There is usually a way to push those routes to the client from your con server.
Hi! I've done a bit more thorough googling, because of you I knew what to look for a bit better. I have a wireguard vpn on my fritz box router enabled, which allows me to connect to the vpn from my laptop.
I've read up on how to acces local devices and I found something about adding an IP to the "AllowedIPs" section, but I don't really get which IP I should add.
It should be set to your local subnet, for example 192.168.1.0/24
see https://unix.stackexchange.com/questions/638889/make-local-resources-available-when-connected-to-wireguard-vpn
This would tell the peer with this configuration to send all traffic for the whole 192.168.1.0/24 through the tunnel, not sure that is what OP wants. (Didn't look at the link though)
While not what OP wants, this is what I want, but it isn't working for me.

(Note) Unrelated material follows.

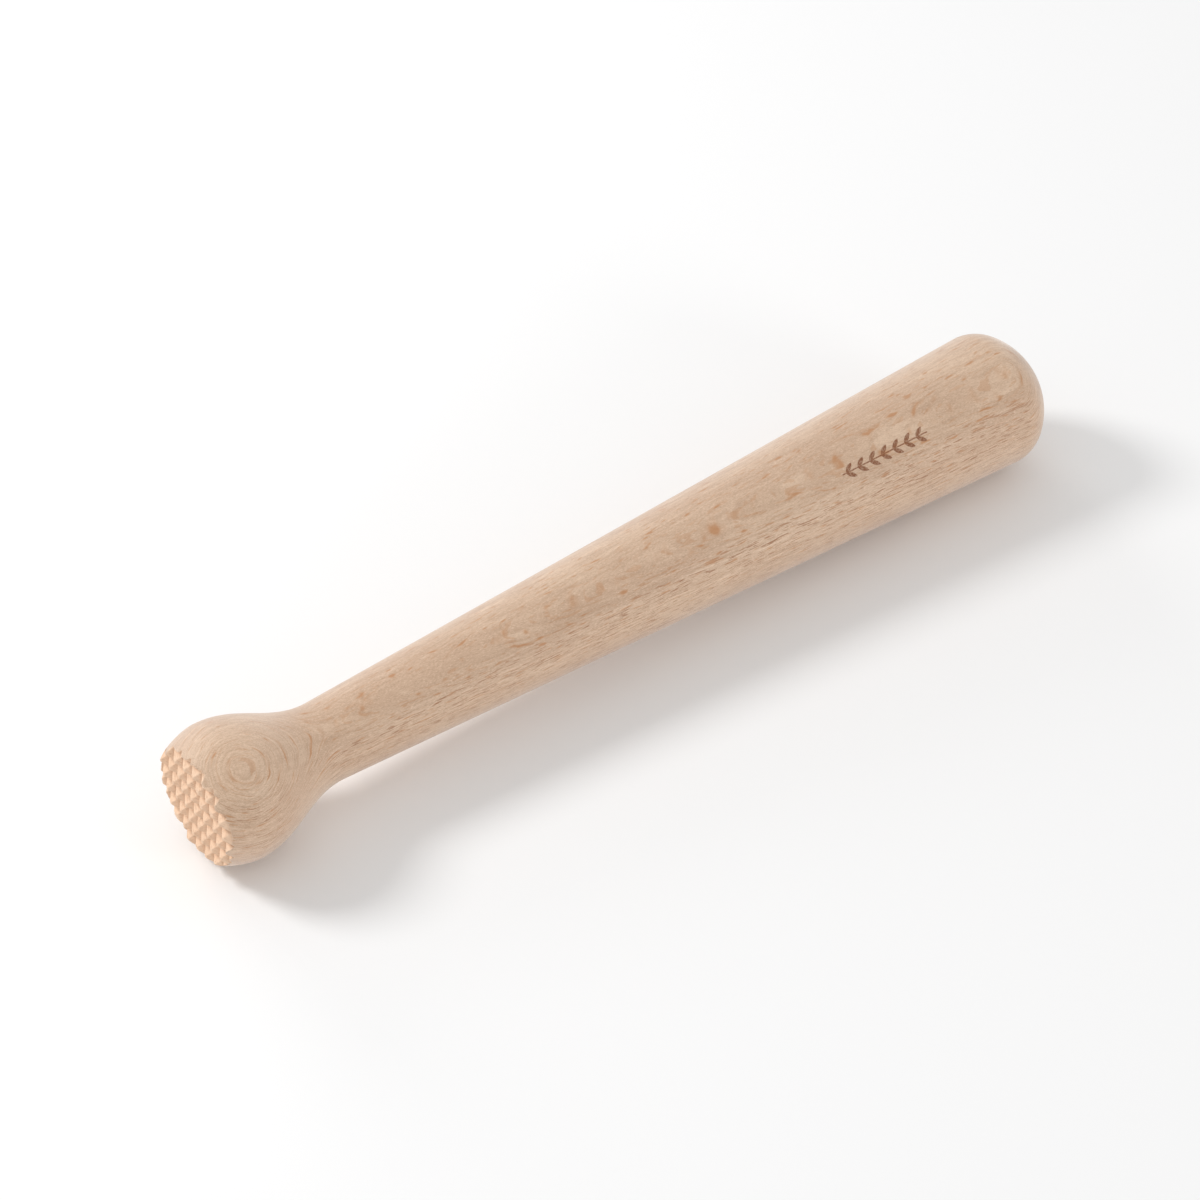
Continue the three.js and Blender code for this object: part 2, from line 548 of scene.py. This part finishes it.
def wood_directions(g):
    """The place from the axis in metres, then millimetres out, round and along the wood."""
    place = g.node("TexCoord", {}).outputs["Object"]
    from_axis = {0: place, 1: (0, 0, AXIS_HEIGHT * MM)}
    place = g.node("VectorMath", from_axis, operation="SUBTRACT").outputs["Vector"]
    per_mm = 1 / MM
    along = g.dot(place, FIBRE * per_mm)
    out = g.math("ADD", g.dot(place, RADIAL * per_mm), PITH_DISTANCE)
    side = g.dot(place, TANGENT * per_mm)

    # Slow noise makes the rings and the rays a little wavy.
    lazy = g.vector(g.times(along, SWAY_ALONG), out, side)
    ring_sway = g.math("SUBTRACT", g.noise(lazy, RING_SWAY_SCALE, 1.0), 0.5)
    ray_sway = g.math("SUBTRACT", g.noise(lazy, RAY_SWAY_SCALE, 2.0), 0.5)
    from_pith = g.math("SQRT", g.math("ADD", g.times(out, out), g.times(side, side)))
    from_pith = g.math("MULTIPLY_ADD", ring_sway, RING_SWAY, from_pith)
    around = g.times(g.math("ARCTAN2", side, out), PITH_DISTANCE)
    around = g.math("MULTIPLY_ADD", ray_sway, RAY_SWAY, around)
    return place, from_pith, around, along


def wood_noise(g, directions, grain, detail=1.0, rough=0.5, seed=0.0):
    """Noise whose grains have the given size in the wood's own directions."""
    _, out, around, along = directions
    vector = g.vector(
        g.math("MULTIPLY_ADD", out, 1 / grain[0], seed),
        g.math("DIVIDE", around, grain[1]),
        g.math("DIVIDE", along, grain[2]),
    )
    return g.noise(vector, 1.0, detail, rough)


def growth_rings(g, directions):
    """The late wood's thin dark line at the end of each year's growth, from 0 to 1."""
    wander = wood_noise(g, directions, RING_WANDER)
    year = g.math("DIVIDE", directions[1], RING_SPACING)
    part = g.math("FRACT", g.math("MULTIPLY_ADD", wander, YEAR_WANDER, year))
    return g.times(g.step(part, *RING_RISES), g.step(part, *RING_FALLS))


def sheet_lines(g, directions):
    """Faint parallel sheets: nested arcs where the surface lies along them, else lines."""
    wander = wood_noise(g, directions, SHEET_WANDER, 2.0, 0.5, 51.0)
    wander = g.times(wander, SHEET_TURN)
    phase = g.math("MULTIPLY_ADD", directions[2], 2 * math.pi / SHEET_SPACING, wander)
    wave = g.step(g.math("SINE", phase), *SHEET_WAVE)
    patches = wood_noise(g, directions, SHEET_PATCHES, 2.0, 0.5, 67.0)
    return g.times(wave, g.step(patches, *SHEETS_SHOW))


def burned_sprig(g, place):
    """A small leafy sprig burned into the handle, from 0 to 1 where it is scorched."""
    x, _, _ = g.node("SeparateXYZ", {0: place}).outputs
    s = g.math("SUBTRACT", g.math("DIVIDE", x, MM), MARK_AT)
    turn = g.math("ARCTAN2", g.dot(place, DOWN_PICTURE), g.dot(place, TOWARDS_VIEW))
    t = g.math("MULTIPLY_ADD", turn, MARK_RING, -MARK_SHIFT)

    # Both leaves of a pair are one leaf, mirrored in the stem.
    side = g.math("ABSOLUTE", t)
    pair = g.math("ROUND", g.math("DIVIDE", s, LEAF_PITCH))
    pair = g.math("MINIMUM", g.math("MAXIMUM", pair, -LEAF_PAIRS), LEAF_PAIRS)
    local = g.math("ADD", s, LEAF_BACK * LEAF_PITCH)
    local = g.math("MULTIPLY_ADD", pair, -LEAF_PITCH, local)

    # A leaf is where two circles of equal size overlap.
    cos, sin = math.cos(LEAF_ANGLE), math.sin(LEAF_ANGLE)
    p = g.math("MULTIPLY_ADD", side, sin, -LEAF_LENGTH / 2)
    p = g.math("MULTIPLY_ADD", local, cos, p)
    q = g.math("MULTIPLY_ADD", local, -sin, g.times(side, cos))
    bow = (LEAF_LENGTH**2 / 4 + LEAF_WIDTH**2 / 4) / LEAF_WIDTH
    q = g.math("ADD", g.math("ABSOLUTE", q), bow - LEAF_WIDTH / 2)
    away = g.math("SQRT", g.math("MULTIPLY_ADD", p, p, g.times(q, q)))
    leaf = g.step(away, bow + LEAF_EDGE[0], bow + LEAF_EDGE[1], *FADE_OUT)

    half = (LEAF_PAIRS + STEM_PAST) * LEAF_PITCH
    stem_end = g.step(g.math("ABSOLUTE", s), half, half + STEM_TIP, *FADE_OUT)
    stem = g.times(g.step(side, *STEM_EDGE, *FADE_OUT), stem_end)
    shape = g.math("MAXIMUM", leaf, stem)
    near = g.step(g.math("ABSOLUTE", turn), *MARK_ENDS, *FADE_OUT)
    patchy = g.noise(g.vector(s, t, 0.0), SCORCH_SCALE, 2.0, 0.6)
    return g.times(g.times(shape, near), g.step(patchy, *SCORCHED))


def plain_wood(g, directions, pores, lines, band):
    """The wood's colour without its rays."""
    clouds = wood_noise(g, directions, CLOUDS, 2.0, 0.5, 3.0)
    streaks = wood_noise(g, directions, STREAKS, 2.0, 0.6, 11.0)
    tone = g.mix(g.step(clouds, *CLOUDS_SHOW), CREAM, PINK)
    tone = g.mix(g.step(streaks, *STREAKS_SHOW), tone, TAN)
    tone = g.mix(g.times(growth_rings(g, directions), RING_STRENGTH), tone, LATE_WOOD)
    calm = g.math("MULTIPLY_ADD", band, BAND_CALMS_LINES, 1.0)
    tone = g.mix(g.times(g.step(lines, *DARK_LINES), calm), tone, TAN)
    tone = g.mix(g.times(g.step(lines, *PALE_LINES), calm), tone, PALE)
    tone = g.mix(g.times(sheet_lines(g, directions), SHEET_STRENGTH), tone, TAN)
    tone = g.mix(g.step(pores, *DARK_PORES), tone, PORE)
    return g.mix(g.step(pores, *PALE_PORES), tone, PALE)


def with_rays(g, directions, normal, band, tone):
    """Beech is told by its rays: thin sheets that stand out from the pith. They are spots
    where the surface lies along them, and fine dashes where it cuts across them."""
    broad = wood_noise(g, directions, BROAD_RAYS, 1.0, 0.4, 21.0)
    fine = wood_noise(g, directions, FINE_RAYS, 1.0, 0.4, 37.0)
    spots = g.step(broad, *SPOTS_SHOW)
    halos = g.step(broad, *HALOS_SHOW)
    dashes = g.step(fine, *DASHES_SHOW)
    tone = g.mix(g.times(halos, HALO_STRENGTH), tone, RAY)
    tone = g.mix(g.times(spots, SPOT_STRENGTH), tone, RAY)

    # The dashes are stronger on the lower side, and faint in the band of spots and where
    # the fibres run out of the surface.
    lower = g.step(g.dot(normal, RADIAL), *LOWER_SIDE)
    outside_band = g.math("MULTIPLY_ADD", band, BAND_CALMS_DASHES, 1.0)
    side_grain = g.step(g.math("ABSOLUTE", g.dot(normal, FIBRE)), *FIBRE_ENDS)
    shown = g.times(g.times(lower, outside_band), side_grain)
    tone = g.mix(g.times(dashes, shown), tone, g.mix(band, DASH, RAY))
    return tone, spots, dashes


def with_sawn_face(g, directions, tone):
    """Freshly sawn wood is paler, with dark specks of end grain; painted shade darkens its
    deep grooves.
    """
    fresh = g.attribute("fresh_cut")
    tone = g.mix(g.times(fresh, FRESH_STRENGTH), tone, FRESH)
    end_grain = wood_noise(g, directions, END_GRAIN, 2.0, 0.6, 83.0)
    tone = g.mix(g.times(fresh, g.step(end_grain, *END_SPECKS)), tone, SPECK_AND_GROOVE_SHADE)
    # Painted shade darkens the deep grooves.
    tone = g.mix(g.times(g.attribute("groove_shade"), GROOVE_SHADE_STRENGTH), tone, SPECK_AND_GROOVE_SHADE)
    return tone, fresh


def beech_material(name, sheen, specular):
    """The wood, with the sheen and gloss of its turned or of its sawn surface."""
    g = Graph(name)
    directions = wood_directions(g)
    normal = g.node("NewGeometry", {}).outputs["Normal"]
    facing = g.math("ABSOLUTE", g.dot(normal, TANGENT))
    band = g.step(facing, *RAY_BAND)  # where the surface lies along the rays
    pores = wood_noise(g, directions, PORES, 3.0, 0.8)
    lines = wood_noise(g, directions, LINES, 3.0, 0.68, 5.0)

    tone = plain_wood(g, directions, pores, lines, band)
    tone, spots, dashes = with_rays(g, directions, normal, band, tone)
    tone, fresh = with_sawn_face(g, directions, tone)
    burn = burned_sprig(g, directions[0])
    tone = g.mix(burn, tone, BURNT)
    g.feed(g.shader.inputs["Base Color"], tone)

    rough = g.math("MULTIPLY_ADD", pores, PORES_ROUGHER, ROUGHNESS)
    rough = g.math("MULTIPLY_ADD", spots, SPOTS_ROUGHER, rough)
    rough = g.math("MULTIPLY_ADD", fresh, SAWN_ROUGHER, rough)
    g.feed(g.shader.inputs["Roughness"], rough)
    g.shader.inputs["Specular IOR Level"].default_value = specular
    g.shader.inputs["Sheen Weight"].default_value = sheen
    g.shader.inputs["Sheen Roughness"].default_value = SHEEN_ROUGHNESS

    height = g.math("MULTIPLY_ADD", lines, LINE_HEIGHT, g.times(pores, PORE_HEIGHT))
    height = g.math("MULTIPLY_ADD", spots, SPOT_HEIGHT, height)
    height = g.math("MULTIPLY_ADD", dashes, DASH_HEIGHT, height)
    height = g.math("MULTIPLY_ADD", burn, BURN_HEIGHT, height)
    relief = {"Height": height, "Strength": RELIEF_STRENGTH, "Distance": RELIEF}
    bump = g.node("Bump", relief)
    g.feed(g.shader.inputs["Normal"], bump.outputs["Normal"])
    return g.material


# ---- the stage ----

FLOOR_HALF = 4.0
FLOOR_COLOUR = (0.93, 0.93, 0.93, 1)
FLOOR_ROUGHNESS = 0.8
WORLD_STRENGTH = 0.66


def floor_material():
    g = Graph("pale_floor")
    g.shader.inputs["Base Color"].default_value = FLOOR_COLOUR
    g.shader.inputs["Roughness"].default_value = FLOOR_ROUGHNESS
    return g.material


def add_floor():
    mesh = bpy.data.meshes.new("floor")
    h = FLOOR_HALF
    corners = [(-h, -h, 0), (h, -h, 0), (h, h, 0), (-h, h, 0)]
    mesh.from_pydata(corners, [], [(0, 1, 2, 3)])
    floor = bpy.data.objects.new("floor", mesh)
    bpy.context.collection.objects.link(floor)
    mesh.materials.append(floor_material())


def add_area_light(name, place, size, power):
    """A round white lamp that looks at the origin."""
    lamp = bpy.data.lights.new(name, "AREA")
    lamp.shape = "DISK"
    lamp.size = size
    lamp.energy = power
    light = bpy.data.objects.new(name, lamp)
    light.location = place
    light.rotation_euler = (-Vector(place)).to_track_quat("-Z", "Y").to_euler()
    bpy.context.collection.objects.link(light)


def add_lights():
    world = bpy.data.worlds.new("studio")
    bpy.context.scene.world = world
    world.use_nodes = True
    sky = world.node_tree.nodes["Background"]
    sky.inputs["Color"].default_value = (1, 1, 1, 1)
    sky.inputs["Strength"].default_value = WORLD_STRENGTH
    add_area_light("key", place=(-0.65, 0.75, 0.85), size=0.4, power=8.2)
    add_area_light("rim", place=(0.14, 1.95, 0.60), size=0.9, power=7.6)
    add_area_light("fill", place=(0.55, -1.25, 0.30), size=0.55, power=4.8)


def add_camera():
    data = bpy.data.cameras.new("camera")
    data.lens = VIEW_LENS
    data.sensor_width = VIEW_SENSOR
    camera = bpy.data.objects.new("camera", data)
    a, e = VIEW_AZIMUTH, VIEW_ELEVATION
    back = Vector((math.sin(a) * math.cos(e), -math.cos(a) * math.cos(e), math.sin(e)))
    middle = Vector((0, 0, AXIS_HEIGHT * MM))
    camera.location = middle + AIM_OFF_MIDDLE + back * VIEW_DISTANCE
    camera.rotation_euler = (math.pi / 2 - e, 0, a)
    bpy.context.collection.objects.link(camera)
    bpy.context.scene.camera = camera
    bpy.context.scene.view_settings.view_transform = "Standard"


def add_muddler():
    muddler = bpy.data.objects.new("muddler", muddler_mesh())
    bpy.context.collection.objects.link(muddler)
    muddler.data.materials.append(beech_material("beech", sheen=0.5, specular=0.4))
    muddler.data.materials.append(beech_material("sawn_beech", sheen=0.0, specular=0.06))
    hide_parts("muddler_body")
    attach(muddler, "root")


add_camera()
add_lights()
add_floor()
add_muddler()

I am trying expose a subnet behind nat, to a public server. I am currently testing this by attempting to expose the vlan created by libvirt on my laptop to my public vps. I followed the linked point to site guide, and ironically, the virtual machines created on my laptop can access the wireguard subnet, but public vps cannot access the virtual machines? (the guide said that it would be the opposite without the iptables nat/masquerade rules) I am guessing because I am doing this somewhat backwards, where the device exposing the lan is behind nat, whereas it is the other way around in the guides that I have seen.
The folks replying here have pretty much hit the nail on the head. Adding your home network to that AllowedIPs line in the confit file should do the trick.
Someone else mentioned Tailscale, which would be another great option—with a web UI to dial in routes.